• **Your goal**:
In the listing below, locate the line containing "the floor plug." and the line containing "bpy.context.view_layer.update()". Output both of them and every line between, exactly as written, and nothing more.

%%

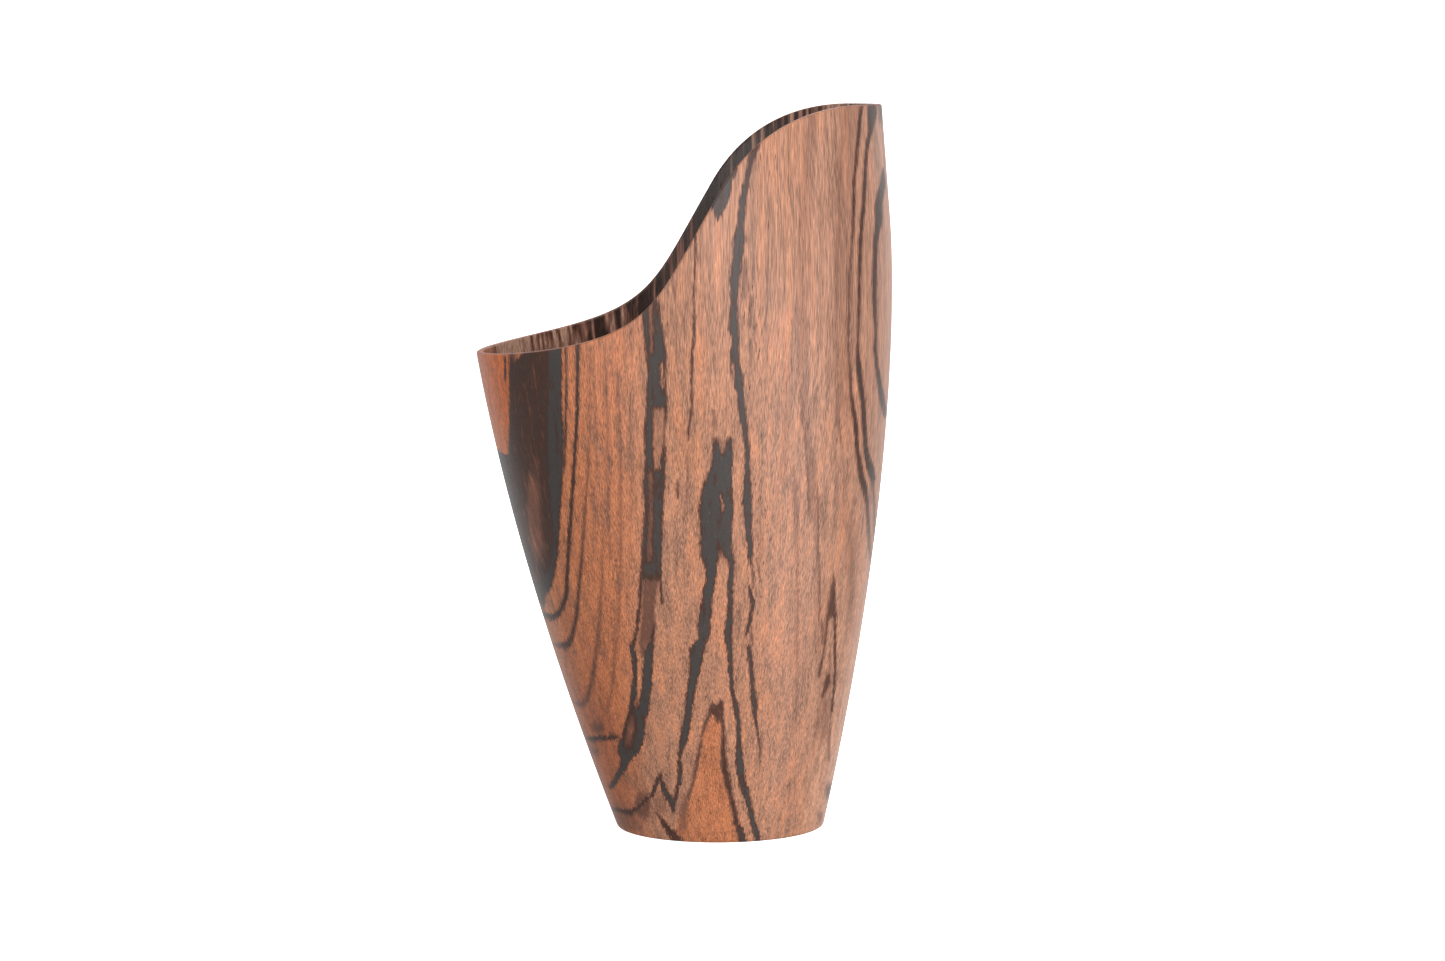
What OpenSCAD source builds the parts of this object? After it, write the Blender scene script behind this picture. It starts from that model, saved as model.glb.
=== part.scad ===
// Dip pen holder: a thin wooden body turned about a leaning axis, cut to a
// low lip and a tall side, with a weighted foot that is closed from below.

/* [Body] */
// Height of the tall side
height = 150; // [140:1:160]
// Outer radius of the body above the flare
body_r = 44.3; // [42:0.1:47]
// Radius of the turned profile where its axis meets the table
foot_r = 21.5; // [20.6:0.1:23]
// Distance along the turning axis over which the body flares
flare_length = 123; // [110:1:135]
// Shape of the flare, where 1 is a straight cone
flare_power = 1.62; // [1.4:0.02:1.9]
// Lean of the turning axis towards the low lip, in degrees
lean = 4.1; // [1:0.1:6]
// Wall thickness at the rim
wall = 1.5; // [1.2:0.1:2]
// Wall thickness where the wall meets the foot
wall_low = 2.5; // [2:0.1:3.5]

/* [Rim line] */
// Low end of the rim line, measured from the foot's centre
lip_x = -49.5; // [-54:0.5:-44]
// Height of the rim line's low end
lip_z = 99.7; // [95:0.1:105]
// Slope of the rim line at its low end, in degrees
lip_slope = 7.3; // [2:0.1:12]
// How far the low end's slope carries into the rise
lip_pull = 36.5; // [25:0.5:40]
// Where the rise is steepest, measured from the foot's centre
rise_x = -1.3; // [-6:0.1:4]
// Height at which the rise is steepest
rise_z = 131.3; // [128:0.1:134]
// Slope at the steepest point, in degrees
rise_slope = 59.7; // [50:0.1:65]
// How far the steep slope carries down towards the lip
rise_pull_down = 26.8; // [15:0.1:30]
// How far the steep slope carries up towards the crest
rise_pull_up = 3.1; // [2:0.1:8]
// Where the rim becomes level, measured from the foot's centre
crest_x = 29.2; // [24:0.1:32]
// How far the level rim carries back towards the rise
crest_pull = 21.4; // [14:0.1:24]

/* [Foot] */
// Radius of the bore that holds the plug, the ballast and the pad
bore_r = 18; // [16.5:0.1:18]
// Rounding of the foot's outer edge
foot_round = 0.6; // [0.4:0.1:1.2]
// Thickness of the leather pad under the foot
pad_t = 1.5; // [1:0.1:2]
// Thickness of the steel ballast
ballast_t = 5; // [4:0.5:6]
// Thickness of the wooden floor plug
plug_t = 6.5; // [6.5:0.5:8]
// Thickness of the felt mat on the floor
mat_t = 2; // [1.5:0.1:3]

/* [Ballast screws] */
// Number of screws
screw_count = 3; // [2:1:4]
// Radius of the circle that the screws stand on
screw_circle_r = 11; // [8:0.5:12]
// Outer radius of the thread
screw_r = 1.25; // [1:0.05:1.5]
// Length of a screw with its head
screw_length = 10; // [8:0.5:10]

/* [Hidden] */

$fn = 96;
profile_step = 7.5;          // spacing along the axis of the turned profile's points
rim_steps = 14;              // straight pieces in each half of the rim line
round_steps = 5;             // straight pieces in the foot's rounded edge
round_turn = 70;             // degrees that the foot's edge turns before it meets the wall
wall_taper = 3;              // how quickly the wall thins above the foot
glue_gap = 0.05;             // radial room for glue round the floor plug
pad_gap = 0.2;               // radial room round the foot pad
ballast_gap = 0.5;           // radial room round the ballast
mat_gap = 0.6;               // room between the felt mat and the wall
screw_gap = 0.1;             // room between a screw's thread and its hole
core_share = 0.72;           // thread's core radius as a share of its outer radius
thread_pitch = 1;
thread_low = 0.4;            // where in its pitch the thread's crest starts
thread_high = 0.5;           // where in its pitch the thread's crest ends
tip_length = 2;
head_r = 2.4;
head_gap = 0.05;             // room between a screw's head and its countersink
recess_w = 0.45;             // width of one arm of the drive recess
recess_length = 2.7;
recess_depth = 0.8;
screw_fn = 32;
over = 1;                    // how far a cutter runs past what it cuts

axis_low = -3 * profile_step;
axis_high = height + 3 * profile_step;
cutter_top = 2 * height;
far_r = 2 * body_r;
ballast_z = pad_t;
plug_z = ballast_z + ballast_t;
floor_z = plug_z + plug_t;

// Outer radius of the turned body at distance s along its axis.
function turned_r(s) = body_r - (body_r - foot_r) * flare(s, flare_power);

// Wall thickness at distance s along the axis.
function wall_at(s) = wall + (wall_low - wall) * flare(s, wall_taper);

// 1 where the axis meets the table, falling to 0 where the flare ends.
function flare(s, power) = pow(max(1 - s / flare_length, 0), power);

// The leaning body meets the table in a slightly off-centre outline. These are its
// reach on each side of the axis, and the origin is set half way between them.
reach_right = turned_r(-foot_r * sin(lean)) / cos(lean);
reach_left = turned_r(foot_r * sin(lean)) / cos(lean);
outline_r = (reach_right + reach_left) / 2;
axis_foot_x = (reach_left - reach_right) / 2;

// Place of the turning axis at height z.
function axis_x(z) = axis_foot_x - z * tan(lean);

// Point at share t of the cubic curve from a to d, with handles b and c.
function curve(a, b, c, d, t) =
    a * pow(1 - t, 3) + 3 * b * pow(1 - t, 2) * t + 3 * c * (1 - t) * t * t + d * t * t * t;

function heading(angle) = [cos(angle), sin(angle)];

// The rim line seen from the front. beyond_lip carries its low end past the body.
lip = [lip_x, lip_z];
beyond_lip = [-far_r, lip_z - (far_r + lip_x) * tan(lip_slope)];
rise = [rise_x, rise_z];
crest = [crest_x, height];
lip_to_rise = [for (i = [0 : rim_steps - 1])
    curve(lip, lip + lip_pull * heading(lip_slope),
          rise - rise_pull_down * heading(rise_slope), rise, i / rim_steps)];
rise_to_crest = [for (i = [0 : rim_steps])
    curve(rise, rise + rise_pull_up * heading(rise_slope),
          crest - [crest_pull, 0], crest, i / rim_steps)];

// Solid of revolution on the leaning axis, outside the wall or inside it.
module turned_body(inside = false) {
    profile = [for (s = [axis_low : profile_step : axis_high])
        [turned_r(s) - (inside ? wall_at(s) : 0), s]];
    translate([axis_foot_x, 0, 0])
        rotate([0, -lean, 0])
            rotate_extrude()
                polygon(concat([[0, axis_low]], profile, [[0, axis_high]]));
}

// Everything above the rim line, as a prism across the body.
module above_rim() {
    rotate([90, 0, 0])
        linear_extrude(height = 2 * far_r, center = true)
            polygon(concat(
                [beyond_lip], lip_to_rise, rise_to_crest,
                [[far_r, height], [far_r, cutter_top], [-far_r, cutter_top]]));
}

// The space above the table, with the foot's outer edge rounded.
module above_table() {
    arc = [for (i = [0 : round_steps])
        let (a = round_turn * i / round_steps)
        [outline_r - foot_round + foot_round * sin(a), foot_round * (1 - cos(a))]];
    arc_end = arc[round_steps];
    rotate_extrude()
        polygon(concat(
            [[0, 0]], arc,
            [[arc_end[0] + far_r / tan(round_turn), arc_end[1] + far_r],
             [far_r, cutter_top], [0, cutter_top]]));
}

// The turned body, cut along the rim line and bored through its foot.
module shell() {
    color("sienna")
        difference() {
            intersection() {
                turned_body();
                above_table();
            }
            intersection() {
                turned_body(inside = true);
                translate([0, 0, floor_z])
                    cylinder(r = far_r, h = cutter_top);
            }
            translate([0, 0, -over])
                cylinder(r = bore_r, h = floor_z + 2 * over);
            above_rim();
        }
}

// Places its children at each ballast screw.
module at_screws() {
    for (i = [0 : screw_count - 1])
        rotate([0, 0, 90 + i * 360 / screw_count])
            translate([screw_circle_r, 0, 0])
                children();
}

// The wooden disc that closes the bore and takes the ballast screws.
module floor_plug() {
    hole_depth = screw_length - ballast_t + screw_gap;
    color("peru")
        difference() {
            translate([0, 0, plug_z])
                cylinder(r = bore_r - glue_gap, h = plug_t);
            at_screws()
                translate([0, 0, plug_z - over])
                    cylinder(r = screw_r + screw_gap, h = over + hole_depth, $fn = screw_fn);
        }
}

// The felt disc that nibs and pen ends stand on.
module nib_mat() {
    color("darkolivegreen")
        translate([axis_x(floor_z), 0, floor_z])
            cylinder(r = turned_r(floor_z) - wall_at(floor_z) - mat_gap, h = mat_t);
}

// The steel weight, countersunk for its screws.
module ballast_disc() {
    sink = head_r + head_gap;
    color("lightslategray")
        difference() {
            translate([0, 0, ballast_z])
                cylinder(r = bore_r - ballast_gap, h = ballast_t);
            at_screws() {
                translate([0, 0, ballast_z - over])
                    cylinder(r = screw_r + screw_gap, h = ballast_t + 2 * over, $fn = screw_fn);
                translate([0, 0, ballast_z])
                    cylinder(r1 = sink, r2 = 0, h = sink, $fn = screw_fn);
            }
        }
}

// One countersunk screw, head down, with the flat of its head at the origin.
module screw() {
    core_r = screw_r * core_share;
    neck_z = head_r - core_r;
    turns = floor((screw_length - tip_length - neck_z) / thread_pitch);
    thread = [for (i = [0 : turns - 1], p = [[core_r, 0], [screw_r, thread_low], [screw_r, thread_high]])
        [p[0], neck_z + (i + p[1]) * thread_pitch]];
    difference() {
        rotate_extrude($fn = screw_fn)
            polygon(concat(
                [[0, 0], [head_r, 0]], thread,
                [[core_r, neck_z + turns * thread_pitch], [0, screw_length]]));
        for (a = [0, 90])
            rotate([0, 0, a])
                translate([-recess_length / 2, -recess_w / 2, -over])
                    cube([recess_length, recess_w, over + recess_depth]);
    }
}

// The screws that hold the ballast up against the floor plug.
module ballast_screws() {
    color("goldenrod")
        at_screws()
            translate([0, 0, ballast_z])
                screw();
}

// The leather disc set into the foot, level with its edge.
module foot_pad() {
    color("saddlebrown")
        cylinder(r = bore_r - pad_gap, h = pad_t);
}

shell();
floor_plug();
nib_mat();
ballast_disc();
ballast_screws();
foot_pad();
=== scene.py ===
# %% [markdown]
# # A dip pen holder in figured wood
# The real object is a thin wooden cup, turned about a leaning axis and then cut to a low lip and
# a tall side. Pens stand in it nib up or nib down on a felt mat. A steel weight is hidden in the
# foot, because pens that lean over the low lip would tip such a light cup. This script loads the
# measured solids as a fixed frame and gives each piece its final surface and finish.

# %% Load the frame
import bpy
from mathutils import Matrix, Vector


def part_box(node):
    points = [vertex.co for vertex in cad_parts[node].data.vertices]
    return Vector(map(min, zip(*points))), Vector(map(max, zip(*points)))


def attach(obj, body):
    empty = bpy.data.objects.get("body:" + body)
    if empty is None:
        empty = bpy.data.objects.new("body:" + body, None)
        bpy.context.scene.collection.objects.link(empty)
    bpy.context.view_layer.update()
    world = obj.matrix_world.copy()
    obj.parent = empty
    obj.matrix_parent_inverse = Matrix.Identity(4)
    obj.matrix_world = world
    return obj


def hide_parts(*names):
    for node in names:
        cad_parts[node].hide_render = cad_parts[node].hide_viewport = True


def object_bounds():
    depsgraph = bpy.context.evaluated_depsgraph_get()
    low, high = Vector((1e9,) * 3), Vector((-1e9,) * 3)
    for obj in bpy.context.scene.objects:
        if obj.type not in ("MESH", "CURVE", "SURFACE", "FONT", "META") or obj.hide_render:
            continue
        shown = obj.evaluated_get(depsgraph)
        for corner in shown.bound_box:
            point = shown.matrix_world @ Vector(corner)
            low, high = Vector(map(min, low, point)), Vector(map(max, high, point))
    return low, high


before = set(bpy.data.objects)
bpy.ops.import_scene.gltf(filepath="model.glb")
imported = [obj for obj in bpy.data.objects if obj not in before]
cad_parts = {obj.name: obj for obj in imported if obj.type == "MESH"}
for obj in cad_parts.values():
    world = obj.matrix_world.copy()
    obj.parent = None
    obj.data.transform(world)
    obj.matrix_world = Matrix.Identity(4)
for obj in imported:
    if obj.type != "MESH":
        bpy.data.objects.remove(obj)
cad_low, cad_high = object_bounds()
print("frame nodes:", sorted(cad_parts))
print("size in metres:", [round(high - low, 4) for low, high in zip(cad_low, cad_high)])

# %% [markdown]
# ## Camera
# A long lens about 85 cm away shows the cup almost without perspective. It stands a little higher
# than the rim and looks slightly down, so a sliver of the far inside wall shows over the low lip.

# %% Set up the camera
import math
import bpy
from mathutils import Matrix, Vector

MM = 0.001
CAMERA_PLACE = Vector((-0.0131, -0.8489, 0.1588))
CAMERA_TURN = math.radians(-0.944)
CAMERA_DOWN = math.radians(5.819)
CAMERA_ROLL = math.radians(-0.369)
LENS_MM = 102.34

camera_data = bpy.data.cameras.new("studio_camera")
camera_data.lens = LENS_MM
camera_data.sensor_width = 36
camera_data.clip_end = 100
camera = bpy.data.objects.new("studio_camera", camera_data)
bpy.context.scene.collection.objects.link(camera)
aim = Matrix.Rotation(CAMERA_TURN, 4, "Z") @ Matrix.Rotation(math.pi / 2 - CAMERA_DOWN, 4, "X")
camera.matrix_world = Matrix.Translation(CAMERA_PLACE) @ aim @ Matrix.Rotation(CAMERA_ROLL, 4, "Z")
bpy.context.scene.camera = camera
print("camera distance from the foot:", round(CAMERA_PLACE.length, 3), "m")

# %% [markdown]
# ## Shape of the cup
# On a lathe the outside is a plain profile of radius against distance along the axis. The blank is
# then tipped by a few degrees and cut level, which makes the cup lean, and the rim is sawn along a
# flowing line. The same few numbers describe the solid in the frame, so the fine mesh made from
# them lies on it everywhere.

# %% Describe the turned profile
import numpy as np

BODY_RADIUS = 44.3 * MM
FOOT_RADIUS = 21.5 * MM
FLARE_LENGTH = 123 * MM
FLARE_POWER = 1.62
LEAN = math.radians(4.1)
WALL_AT_RIM = 1.5 * MM
WALL_AT_FOOT = 2.5 * MM
WALL_TAPER = 3
HEIGHT = cad_high.z


def flare(along, power):
    """1 where the axis meets the table, falling to 0 where the flare ends."""
    return np.maximum(1 - along / FLARE_LENGTH, 0) ** power


def turned_radius(along, inside):
    """Radius of the outer wall, or the inner one, at a distance along the axis."""
    outer = BODY_RADIUS - (BODY_RADIUS - FOOT_RADIUS) * flare(along, FLARE_POWER)
    thickness = WALL_AT_RIM + (WALL_AT_FOOT - WALL_AT_RIM) * flare(along, WALL_TAPER)
    return outer - thickness if inside else outer


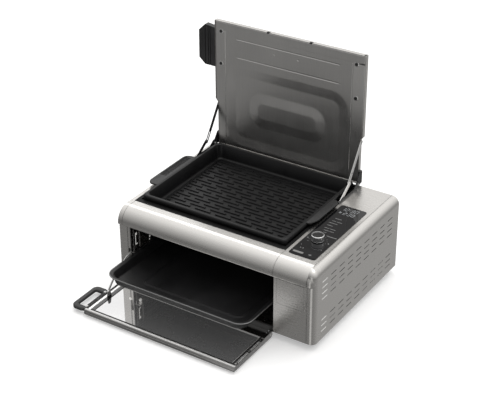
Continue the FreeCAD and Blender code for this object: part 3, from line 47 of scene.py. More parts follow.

%%

• **Written response**:
// The screws that hold the ballast up against the floor plug.
module ballast_screws() {
    color("goldenrod")
        at_screws()
            translate([0, 0, ballast_z])
                screw();
}

// The leather disc set into the foot, level with its edge.
module foot_pad() {
    color("saddlebrown")
        cylinder(r = bore_r - pad_gap, h = pad_t);
}

shell();
floor_plug();
nib_mat();
ballast_disc();
ballast_screws();
foot_pad();
=== scene.py ===
# %% [markdown]
# # A dip pen holder in figured wood
# The real object is a thin wooden cup, turned about a leaning axis and then cut to a low lip and
# a tall side. Pens stand in it nib up or nib down on a felt mat. A steel weight is hidden in the
# foot, because pens that lean over the low lip would tip such a light cup. This script loads the
# measured solids as a fixed frame and gives each piece its final surface and finish.

# %% Load the frame
import bpy
from mathutils import Matrix, Vector


def part_box(node):
    points = [vertex.co for vertex in cad_parts[node].data.vertices]
    return Vector(map(min, zip(*points))), Vector(map(max, zip(*points)))


def attach(obj, body):
    empty = bpy.data.objects.get("body:" + body)
    if empty is None:
        empty = bpy.data.objects.new("body:" + body, None)
        bpy.context.scene.collection.objects.link(empty)
    bpy.context.view_layer.update()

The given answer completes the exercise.